In a soaking rain, Pederson eyeballs a plot through an angle gauge, a forester’s tool for estimating forest density and species composition.

The bottom line: Fresh-cut shortleaf pines await their turn to be turned into lumber at a small-town sawmill in northwestern Arkansas. Logging for lumber and paper has long been a mainstay in this region, but the industry could be threatened if major species don’t do well in a hotter climate.

Former pines, now two-by-sixes, sit roadside, ready to go.

On a back road, a rural nightspot built of local logs straddles the state line so neatly, you can enter in one state and leave in another (in more ways than one). As you travel westward from Arkansas into Oklahoma, the land flattens, climate dries, and trees become less common.

A new type of tree sprouts near a motel outside Fort Smith, Arkansas, where the team has just spent the night. Urban sprawl is overtaking many once rural areas.

Not far into Oklahoma, grasslands soon take over. This kind of landscape could start creeping eastward if the region gets too hot and dry for most trees to thrive.

Trees like this red oak are not just affected by climate; they affect the climate themselves, by storing huge amounts of globe-warming carbon that otherwise would end up in the air. The future carbon-storage capacity of the region’s forests is a question mark.

Forest floors support complex ecosystems that would undergo changes if tree species were to shift. Turtles do well in one moist southern Missouri tract.

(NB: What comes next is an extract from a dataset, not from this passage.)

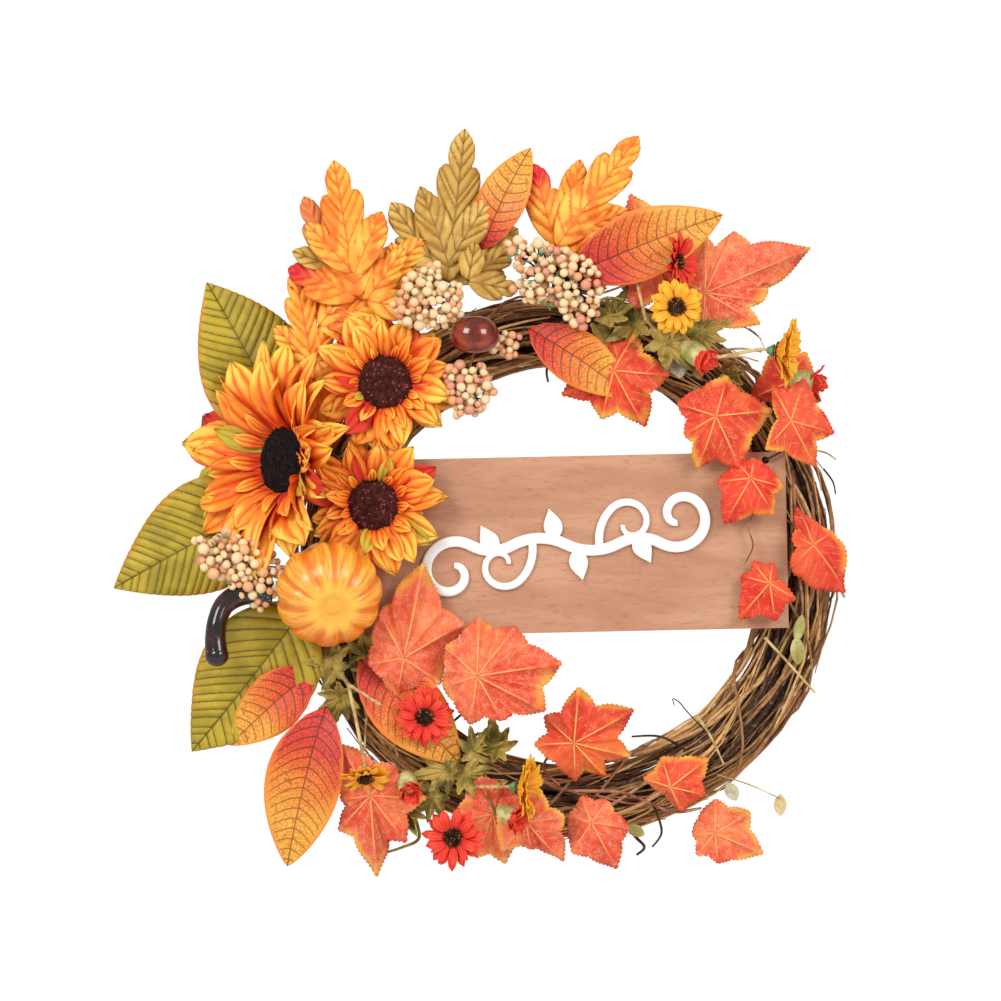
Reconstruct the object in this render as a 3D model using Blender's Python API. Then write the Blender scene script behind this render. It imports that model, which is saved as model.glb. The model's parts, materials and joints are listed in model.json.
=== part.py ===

In a sign of vulnerability, this section of pines was wiped out by wildfire, following a recent short but intense drought. Another threat is insects: Pine-bark beetles thrive in warm, dry conditions, and have already wiped out vast forests in parts of the western United States where persistent warming and drying have taken hold.

Scientists are not immune to natural beauty. Williams captures an image of a redbud in full bloom to send home—as soon as he can get out of the woods and near a town that has a cell signal.